There must be something in the air. Some Universal Energy of Inspiration that touches down in October, if not annually, then biannually for a brief moment in time. Or is it just coincidence that two events of such simple, yet great significance should have happened on the same date?
What had begun as an elite club for academics and wealthy travel enthusiasts was reorganized in January 1888 into “a society for the increase and diffusion of geographical knowledge.” The National Geographic Society was incorporated a few weeks later and the first issue of the magazine was published as its official journal on October 1st.
William Morris Davis, often called the “father of American Geography” was an early member and contributor who wrote the introduction to Vol.1 of the newly minted magazine.
History became a science when it outgrew mere narration and searched for the causes of the facts narrated; when it ceased to accept old narratives as absolute records and judged them by criteria derived from our knowledge of human nature as we see it at present, but modified to accord with past conditions.
The society’s historic mission has continued for well over a hundred years, extending beyond the specifics of geography to increase and diffuse geographic knowledge while promoting the conservation of the world’s cultural, historical, and natural resources.”
And so we come to conservation.
Two years after the formation of the National Geographic Society and the magazine’s publication, the U.S. Congress declared nearly 1,200 square miles of pristine land in the Sierra Nevada mountains of California to be a national park. Naturalist John Muir and Century Magazine editor Robert Underwood Johnson lobbied heavily for the Act that created Yosemite National Park one hundred and eleven years ago today (a lucky number, indeed).
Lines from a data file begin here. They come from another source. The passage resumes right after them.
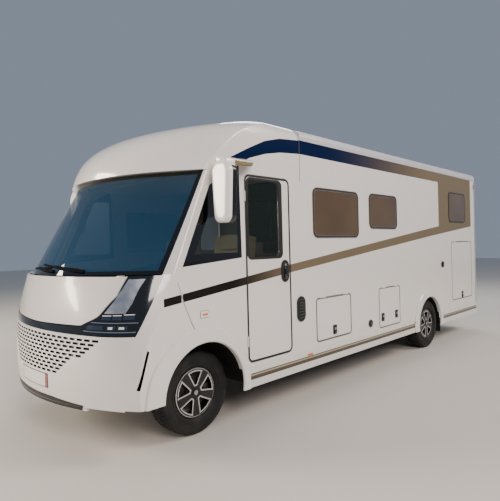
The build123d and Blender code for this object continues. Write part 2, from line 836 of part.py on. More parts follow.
with BuildPart() as front_axle:
    block((-500, 500), (aft(-70), aft(70)), (200, 290))
    for side in (-1, 1):
        with BuildSketch(Plane.XY.offset(lower_arm_top - arm_thick)):
            with BuildLine():
                Polyline((side * 430, aft(-110)), (side * pivot_x, aft(-28)), (side * (pivot_x + 28), aft(0)),
                         (side * pivot_x, aft(28)), (side * 430, aft(230)), close=True)
            make_face()
        extrude(amount=arm_thick)
        block(sorted((side * 430, side * 470)), (aft(-40), aft(40)), (290, 420 - seat))
        block(sorted((side * (strut_x - 30), side * (pivot_x + 24))), (aft(-22), aft(22)),
              (upper_arm_bottom, upper_arm_bottom + arm_thick))
        rod((side * strut_x, aft(0), upper_arm_bottom),
            (side * strut_x, aft(0), hub_height + front_housing - housing_wall - 1),
            strut_radius)
save(front_axle, "front_axle")

# Knuckles with hub flange, and the rear axle with trailing arms

front_wheel_x = front_track / 2
rear_wheel_x = rear_track / 2
mount_offset = 68
hub_flange = 75


def knuckle(side):
    with BuildPart() as body:
        x = side * pivot_x
        block((x - 32, x + 32), (aft(-50), aft(50)), (lower_arm_top + 25, upper_arm_bottom - 25))
        rod((x, aft(0), lower_arm_top + seat), (x, aft(0), upper_arm_bottom - seat), ball_radius)
        face = side * (front_wheel_x + mount_offset - seat)
        rod((x, aft(0), hub_height), (face, aft(0), hub_height), 42)
        rod((face - side * 14, aft(0), hub_height), (face, aft(0), hub_height), hub_flange)
    return body


knuckle_left = knuckle(1)
save(knuckle_left, "knuckle_left")
knuckle_right = knuckle(-1)
save(knuckle_right, "knuckle_right")

beam_z = 300
beam_radius = 38
arm_x = 815
beam_y = from_rear_axle(-180)

with BuildPart() as rear_axle:
    rod((-arm_x, beam_y, beam_z), (arm_x, beam_y, beam_z), beam_radius)
    for side in (-1, 1):
        with BuildSketch(Plane.YZ.offset(side * arm_x - 25)):
            with BuildLine():
                Polyline((beam_y - 45, beam_z - 45), (beam_y - 45, beam_z + 45),
                         (from_rear_axle(50), hub_height + 50),
                         (from_rear_axle(50), hub_height - 50), (beam_y + 45, beam_z - 45), close=True)
            make_face()
        extrude(amount=50)
        face = side * (rear_wheel_x + mount_offset - seat)
        rod((side * arm_x, rear_axle_y, hub_height), (face, rear_axle_y, hub_height), 42)
        rod((face - side * 14, rear_axle_y, hub_height), (face, rear_axle_y, hub_height), hub_flange)
        block(sorted((side * 435, side * 495)), (beam_y - 50, beam_y + 50), (beam_z, 360 - seat))
save(rear_axle, "rear_axle")

# Wheels: a tyre on a rim with five wide spokes. Each is turned about its hub's axis.

tyre_radius = hub_height
tyre_half = 112
bead_radius = 206
rim_half = 84
rim_well = 6
face_x = mount_offset
face_thick = 20
spokes = 5
cap_radius = 34
window_root = 66
window_rim = 180
window_root_half = 9
window_angle = 21

tyre_outline = [
    # offset from the wheel's middle, radius
    (-76, bead_radius), (-76, bead_radius + 9), (-104, 236), (-tyre_half, 285), (-106, 330), (-88, tyre_radius - 6),
    (-60, tyre_radius),
]
rim_outline = [
    (-rim_half, bead_radius + 8), (-rim_half, bead_radius - 12), (-60, bead_radius - 18), (-20, 178), (30, 178),
    (60, bead_radius - 18), (rim_half, bead_radius - 12), (rim_half, bead_radius + 8), (rim_half - 7, bead_radius + 8),
    (rim_half - 7, bead_radius - seat), (55, bead_radius - 10), (26, 184), (-16, 184), (-55, bead_radius - 10),
    (-rim_half + 7, bead_radius - seat), (-rim_half + 7, bead_radius + 8),
]


def wheel_plane(centre):
    # Local x runs along the hub's axis and local y is the radius, upwards
    return Plane(origin=centre, x_dir=(1, 0, 0), z_dir=(0, -1, 0))


def tyre(centre):
    with BuildPart() as body:
        with BuildSketch(wheel_plane(centre)) as section:
            with BuildLine():
                Polyline(*tyre_outline, *[(-x, r) for x, r in reversed(tyre_outline)], close=True)
            make_face()
        revolve(section.sketch, axis=Axis(centre, (1, 0, 0)))
    return body


def rim(centre, side):
    with BuildPart() as body:
        with BuildSketch(wheel_plane(centre)) as section:
            with BuildLine():
                Polyline(*[(side * x, r) for x, r in rim_outline], close=True)
            make_face()
        revolve(section.sketch, axis=Axis(centre, (1, 0, 0)))
        face_plane = Plane(origin=Vector(*centre) + Vector(side * face_x, 0, 0), x_dir=(0, side, 0),
                           z_dir=(side, 0, 0))
        with BuildSketch(face_plane) as face:
            Circle(bead_radius - 12)
            for k in range(spokes):
                turn = 90 + k * 360 / spokes
                with BuildSketch(mode=Mode.PRIVATE) as window:
                    with BuildLine():
                        spread = radians(window_angle)
                        near = (window_root, window_root_half)
                        far = (window_rim * cos(spread), window_rim * sin(spread))
                        Polyline(near, far)
                        ThreePointArc(far, (window_rim, 0), (far[0], -far[1]))
                        Polyline((far[0], -far[1]), (near[0], -near[1]), near)
                    make_face()
                add(window.sketch.rotate(Axis.Z, turn), mode=Mode.SUBTRACT)
        extrude(face.sketch, amount=face_thick)
        with BuildSketch(face_plane.offset(face_thick)) as cap:
            Circle(cap_radius)
        extrude(cap.sketch, amount=6, taper=20)
    return body


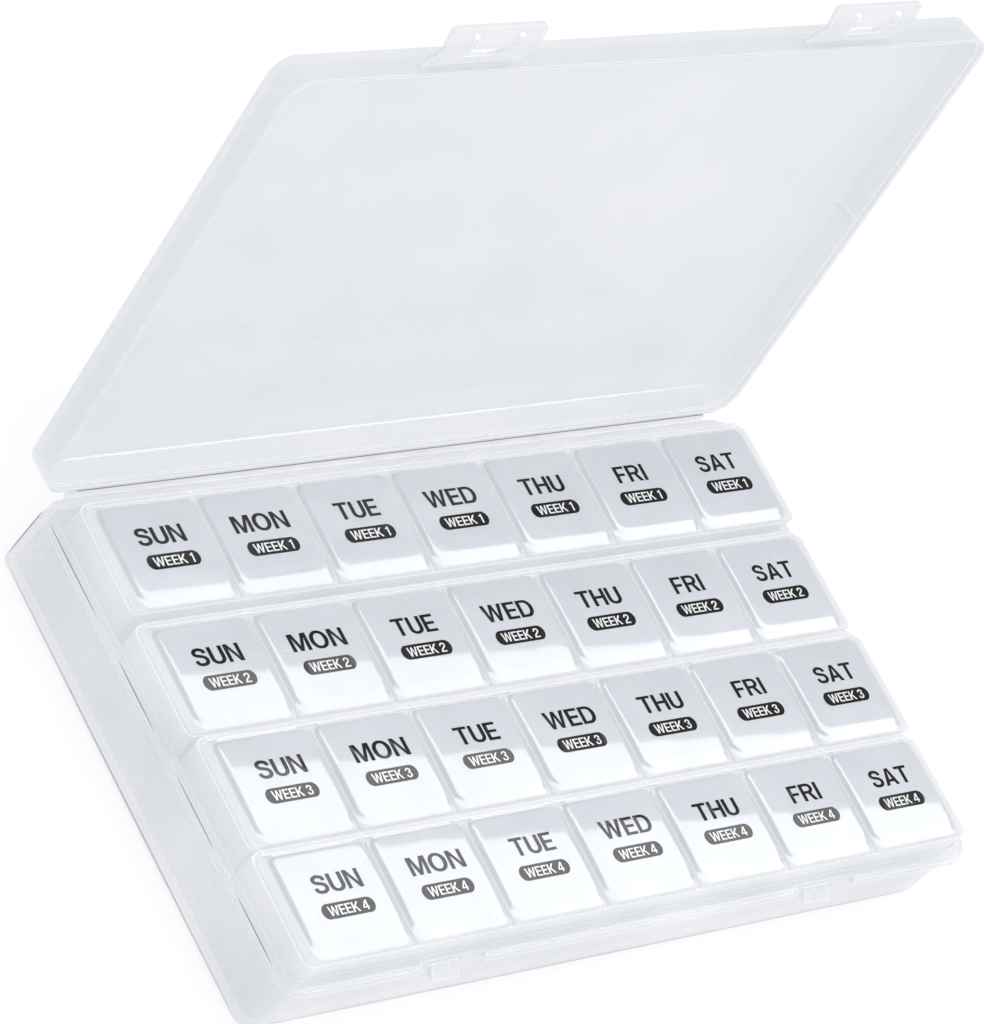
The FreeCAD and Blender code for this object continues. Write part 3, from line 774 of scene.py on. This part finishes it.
# ---------------------------------------------------------------- floor, light, camera
floor_mat = Nodes("floor_paper")
_o = floor_mat.add("ShaderNodeOutputMaterial")
_b = floor_mat.add("ShaderNodeBsdfPrincipled")
_c = floor_mat.add("ShaderNodeTexCoord")
_n = floor_mat.add("ShaderNodeTexNoise", Scale=4.0, Detail=3.0)
floor_mat.link(_c.outputs["Object"], _n.inputs["Vector"])
_r = ramp(floor_mat.add("ShaderNodeValToRGB"), [(0.3, (0.965, 0.966, 0.968)), (0.7, (0.98, 0.981, 0.983))])
floor_mat.link(_n.outputs["Fac"], _r.inputs["Fac"])
_m = floor_mat.add("ShaderNodeMix", data_type="RGBA")
_m.inputs["Factor"].default_value = 0.6
_m.inputs[7].default_value = (0.0, 0.0, 0.0, 1.0)
floor_mat.link(_r.outputs["Color"], _m.inputs[6])
floor_mat.link(_m.outputs[2], _b.inputs["Base Color"])
floor_mat.link(_r.outputs["Color"], _b.inputs["Emission Color"])
_b.inputs["Emission Strength"].default_value = 0.62
_b.inputs["Roughness"].default_value = 0.85
_b.inputs["Specular IOR Level"].default_value = 0.2
floor_mat.link(_b.outputs["BSDF"], _o.inputs["Surface"])
bm = bmesh.new()
bmesh.ops.create_grid(bm, x_segments=4, y_segments=4, size=4.0)
for v in bm.verts:
    v.co.z = -0.0002
floor = new_mesh("floor", bm, floor_mat.mat, smooth=False)

world = bpy.data.worlds.new("studio")
bpy.context.scene.world = world
world.use_nodes = True
wt = world.node_tree
wt.nodes.clear()
wo = wt.nodes.new("ShaderNodeOutputWorld")
wb = wt.nodes.new("ShaderNodeBackground")
wc = wt.nodes.new("ShaderNodeTexCoord")
ws = wt.nodes.new("ShaderNodeSeparateXYZ")
wr = wt.nodes.new("ShaderNodeValToRGB")
ramp(wr, [(0.0, (0.80, 0.81, 0.83)), (0.25, (0.86, 0.87, 0.88)), (1.0, (1.0, 1.0, 1.0))])
wt.links.new(wc.outputs["Generated"], ws.inputs["Vector"])
wt.links.new(ws.outputs["Z"], wr.inputs["Fac"])
wt.links.new(wr.outputs["Color"], wb.inputs["Color"])
wb.inputs["Strength"].default_value = 1.08
wt.links.new(wb.outputs["Background"], wo.inputs["Surface"])


def softbox(name, corner, normal, along, size, strength, side=1.0):
    """Area light whose edge runs through corner in direction along; it lies on the side of that edge."""
    z = -Vector(normal).normalized()          # light shines along -Z of the lamp
    x = Vector(along).normalized()
    y = z.cross(x).normalized() * side
    centre = Vector(corner) + y * size[1] / 2
    la = bpy.data.lights.new(name, "AREA")
    la.shape = "RECTANGLE"
    la.size, la.size_y = size
    area = size[0] * size[1]
    la.energy = strength * math.pi * area
    ob = bpy.data.objects.new(name, la)
    bpy.context.scene.collection.objects.link(ob)
    m = Matrix((x, z.cross(x), z)).transposed().to_4x4()
    ob.matrix_world = Matrix.Translation(centre) @ m
    return ob


# key softbox: its edge is where the lids' reflections begin
R0 = Vector((0.6913190785614021, 0.3474952759408171, 0.6335021427081594)).normalized()
E1 = Vector((0, 0, 1)).cross(R0).normalized()
E2 = R0.cross(E1)
KEY_D = 0.900
KEY_SIDE = -1.0
key_at = Vector((0, -0.001, 0.022)) + R0 * KEY_D + E1 * (-0.0471) + E2 * 0.0383
key = softbox("key", key_at, -R0, E1 * (-0.86) + E2 * (-0.511), (1.7, 1.0), 9.0, side=KEY_SIDE)
key.visible_diffuse = False

# fill softbox, low in front
fill = softbox("fill", (-0.5, -1.1, 0.55), Vector((0.0, 1.1, -0.5)), (1, 0, 0), (1.2, 0.7), 0.9)

# camera, from the fit to the photograph
IMG_R = Vector((0.7163994664658745, -0.443796186725709, 0.5383463096326844))
IMG_D = Vector((-0.09407303579891682, -0.8260096717633122, -0.5557502011596942))
IMG_F = Vector((0.6913190785614021, 0.3474952759408171, -0.6335021427081594))
CAM_AT = Vector((-756.7710429178983, -349.673596500859, 728.6121518211784)) * MM
F_PX, CX, CY = 5899.54919930274, 504.493, 494.038
cam = bpy.data.cameras.new("camera")
co = bpy.data.objects.new("camera", cam)
bpy.context.scene.collection.objects.link(co)
rot = Matrix((IMG_R, -IMG_D, -IMG_F)).transposed().to_4x4()
co.matrix_world = Matrix.Translation(CAM_AT) @ rot
cam.sensor_fit = "AUTO"
cam.sensor_width = 36.0
cam.lens = F_PX * 36.0 / 1024.0
cam.shift_x = (492.0 - CX) / 1024.0
cam.shift_y = (CY - 512.0) / 1024.0
cam.clip_start, cam.clip_end = 0.05, 20.0
bpy.context.scene.camera = co

bpy.context.scene.view_settings.view_transform = "Standard"
bpy.context.scene.view_settings.look = "None"

cy_ = bpy.context.scene.cycles
cy_.max_bounces, cy_.diffuse_bounces, cy_.glossy_bounces, cy_.transparent_max_bounces = 8, 3, 3, 16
Described by Muir as “by far the grandest of all the special temples of Nature I was ever permitted to enter,” Yosemite is made up of nearly 95% designated wilderness home to hundreds of wildlife species and thousands of Yosemite plants, and was accorded a UNESCO World Heritage Site in 1984. Towering granite rock formations, millennium lived giant sequoia trees and beautiful waterfalls make up the iconic landscape of the 3,000 feet deep and less than 2 miles wide Yosemite Valley.
Immortalized by photographers such as Carlton Watkins and Ansel Adams, Yosemite is one of the most visited (and certainly one of the most photographed) of the U.S. National Parks. We have John Muir to thank for his tireless efforts in pushing for continued and more increased conservation, influencing President Theodore Roosevelt, (himself an important force for conservation) to sign the 1906 bill that took Yosemite from state to federal control.
Climb the mountains and get their good tidings. Nature’s peace will flow into you as sunshine flows into trees. The winds will blow their own freshness into you, and the storms their energy, while cares will drop away from you like the leaves of Autumn. –John Muir
Surely a fine example of October Air.